第百三十三章 求めよ、さらば与えられん。尋ねよ、さらば見出さん
まず、「オリジナル」を使って数ⅠA、数ⅡBまでやることにした。2周やってセンター試験を受け始めた。10年続ける予定だった。最初は25%しか正解できなかった。その後、「1対1」「チェック&リピート」を2周やって、Z会の「京大即応」を始め、河合と駿台の「京大模試」を受け始めた。センターの数学は8割、京大二次は7割くらいになった頃に10年近く経った。
京都大学の成績開示。クリックで拡大されます。→ 英語と数学以外は無勉受
「なるほど。私程度の才能でも10年もやると無謀なことも可能になるわけだ」
と、納得した。
私のは、信念ではなくて信仰です。今、目の前に「成功哲学」という本がある。
ナポレオン・ヒルの書いた超ロングセラーなのでご存知の方も多いと思う。アメリカにいる時に紹介されて読んだ。ウェイン・ダイアーの「自分のための人生」は30年間私の座右の書となっている。
なぜ、こういう書物が日本で書かれないでキリスト教圏で生まれるのか。それは、
求めよ、さらば与えられん。尋ねよ、さらば見出さん。
門を叩け、さらば開かれん 新訳聖書「マタイによる福音書」より
全ては「聖書」の思想を人生や経営に当てはめて書いてあるわけで、信仰がないと実践に移すパワーが漲らない。

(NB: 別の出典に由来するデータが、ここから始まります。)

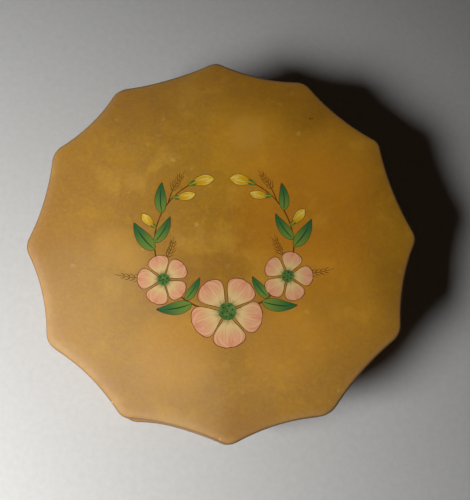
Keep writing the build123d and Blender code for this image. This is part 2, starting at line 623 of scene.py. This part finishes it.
lid.data.materials.append(
    alabaster("lid_alabaster", (0.3, 0.1, 0.2), stone_top - 0.34 * MM, lid_marks, lid_polish))
bowl.data.materials.append(
    alabaster("bowl_alabaster", (0.7, 0.4, 0.1), rim_level + 0.03 * MM, bowl_marks))

# %% [markdown]
# Pressed felt is matt. Its fibres are a very fine noise, which gives both the colour's flecks and
# the relief, and a little sheen lightens it at a low angle, as loose fibres do.

# %% Felt
material, tree, shader = new_material("green_felt")
coordinates = add_node(tree, "ShaderNodeTexCoord").outputs["Object"]
fibres = clouds(tree, coordinates, 2600, 3.0, 0.7, 2.0)
patches = clouds(tree, coordinates, 120, 2.0, 0.5)
color = mixed(tree, fibres, paint_pot(28, 52, 32), paint_pot(72, 104, 70))
color = mixed(tree, spread(tree, patches, 0.4, 0.7, 0.0, 0.4), color, paint_pot(34, 60, 38))
tree.links.new(color, shader.inputs["Base Color"])
bump = add_node(tree, "ShaderNodeBump", Height=fibres, Strength=0.6, Distance=0.15 * MM)
tree.links.new(bump.outputs[0], shader.inputs["Normal"])
shader.inputs["Roughness"].default_value = 0.95
shader.inputs["Sheen Weight"].default_value = 0.4
felt.data.materials.append(material)
print(material.name, "uses", len(tree.nodes), "nodes")

# %% [markdown]
# The painting is a generic wreath: five-petalled blossoms, yellow buds, green leaves and brown
# tendrils along two curved stems that almost meet at the top. Each brush mark is a thin skin of
# real thickness. It starts as a flat grid whose U runs along the stroke and whose V runs across
# it. One function bends the grid along a curve and swells it by a width formula, so a petal, a
# leaf and a tendril are the same kind of thing with other numbers. The grid's own UVs then tell
# the material where the root, the tip and the sides of the stroke are.

# %% Brush marks
LINE_LEVEL, STEM_LEVEL, FILL_LEVEL, TOUCH_LEVEL = 0.020 * MM, 0.032 * MM, 0.048 * MM, 0.066 * MM
DOT_LEVEL = TOUCH_LEVEL + 0.016 * MM
SKIN = 0.045 * MM
NEARLY_STRAIGHT = 1e-4        # radians; a bend below this is laid as a straight line
hand = random.Random(12)


def chord_of(arc, turn):
    """Straight distance between the ends of an arc that turns by this much."""
    return arc if abs(turn) < NEARLY_STRAIGHT else arc * math.sin(turn / 2) / (turn / 2)


class Layer:
    """All brush marks of one paint, collected in one mesh."""

    def __init__(self, name, level):
        self.name, self.level = name, level
        self.bm = bmesh.new()
        self.uv = self.bm.loops.layers.uv.new("UVMap")

    def mark(self, start, heading, length, width, shape, bend=0.0, margin=0.0, along=14, across=6):
        """Lay one stroke. shape gives the half width for a share of the length; bend is in radians."""
        made = bmesh.ops.create_grid(self.bm, x_segments=along, y_segments=across, size=0.5)["verts"]
        for vert in made:
            share, side = vert.co.x + 0.5, vert.co.y * 2
            for loop in vert.link_loops:
                loop[self.uv].uv = (share, side / 2 + 0.5)
            turn = bend * share
            chord = chord_of(share * (length + 2 * margin) - margin, turn)
            direction = heading + turn / 2
            off = side * (width / 2 * shape(share) + margin)
            x = start[0] + chord * math.cos(direction) - off * math.sin(heading + turn)
            y = start[1] + chord * math.sin(direction) + off * math.cos(heading + turn)
            body = self.level * (1 - 0.15 * side * side)
            vert.co = (x, y, stone_top + polish_wave(x, y) + body)

    def finish(self):
        bmesh.ops.recalc_face_normals(self.bm, faces=self.bm.faces[:])
        if sum(face.normal.z for face in self.bm.faces) < 0:
            bmesh.ops.reverse_faces(self.bm, faces=self.bm.faces[:])
        piece = finished_piece(self.bm, self.name, smooth=False)
        skin = piece.modifiers.new("skin", "SOLIDIFY")
        skin.thickness, skin.offset = SKIN, -1
        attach(piece, "lid")
        return piece


outlines = Layer("painted_outlines", LINE_LEVEL)
petals = Layer("painted_petals", FILL_LEVEL)
leaves = Layer("painted_leaves", FILL_LEVEL)
buds = Layer("painted_buds", FILL_LEVEL)
tendrils = Layer("painted_tendrils", STEM_LEVEL)
hearts = Layer("painted_hearts", TOUCH_LEVEL)
touches = Layer("painted_dots", DOT_LEVEL)
print(f"the paint lies {LINE_LEVEL / MM:.3f} to {DOT_LEVEL / MM:.3f} mm over the stone")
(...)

私はクリスチャンだが、塾では信仰の話はしない。日本には信仰の自由があるし、宗教というと変な人だと思われがち。
「私の息子(娘)を洗脳する気か!」
と、抗議されかねない。
私の経験によると、99%の生徒は
「高木先生は生まれつき賢いから」
と言って、私の言うことに耳を傾けてくれない。でも、ごく一部の耳を傾けてくれる生徒には「10年の法則」を教える。それが、どれほど彼らの背中を押すかお分かりだろうか。
私の塾生は、京大医学部、阪大医学部、名大医学部などの旧帝に次々と合格していった。こんな三重県の片田舎の小さな個人塾なのに。
こういう世界に「ビリギャル」の入り込む隙間はない。
「中学生、高校生に本物の生き方を見せてもヒットしない」
というのは間違った思い込みで、生徒をなめているとしか思えない。
しかし、私は声高には言わない。イエス様の言われたことは全て正しいのだけれど、結果は十字架上の磔だった。
私は塾講師だから、塾生を「合格」に導くのが仕事だ。自分で英語検定1級、通訳ガイドの国家試験、国連英検A級、ビジネス英検A級に合格してみせた。ノウハウを知っている。
文系でも、数学Ⅲを指導できるまで数学を身につけた。センター試験を10回、京大二次を7回受けて合格するためのノウハウを知っている。
そして、それを教えた生徒は難関旧帝に合格していった。
ところが、その肝心要のノウハウを口にすると
「何を威張っとんのんや!」
「そんなのは生まれつき」
「あんたの方法が誰にも当てはまるわけないやん」
「ただ恵まれていただけ」
と罵詈雑言が飛んできた。イエス様だけではない。正しいことを言った坂本竜馬は暗殺された。上記の記事の教師も、正しい行為をしようとしたら暴行を受けた。私は殺されたくないし、暴行を受けたくもない。
「人は、自分がなりたい者になる」
と話したら、
「ボクは四日市高校生になりたい」
と念仏のように唱えていた子もいる。“求めよ、さらば与えられん”なのに、全然求めていない。念仏を唱えるのではなくて、問題をやりまくることを「求める」と言う。この程度の理解では救われない。
それで、本当は信仰の持ち方や効用を話したいのだ。それがないと「10年計画」は相手に伝わらない。しかし、ほとんどの子は
「信仰と成績になんの関係があるんですか?」
というレベル。
通常授業でも、最高のヒントを出しても
「授業と関係のないことを言わないで下さい」
と言われてしまう状態。
迂闊に語っても、罵詈雑言が飛んでくるか、まったく理解されない。だから、私は相手を選んで合格の秘訣を話してやることにしている。
英検2級くらいまで頑張った子にしか、1級合格の秘訣は語れない。四日市高校に合格できるくらい頑張った子にしか難関合格の秘訣は理解できない。ABCしか知らない子に1級の話をしても無意味だし、中学レベルの方程式があやしい子に微分積分を語っても身につかない。
ましてや、教師に暴力で反抗する子など論外。“落ちこぼれ”を称賛するドラマなど論外。でも、正論が通じる人はなぜか少数派で嫌われる。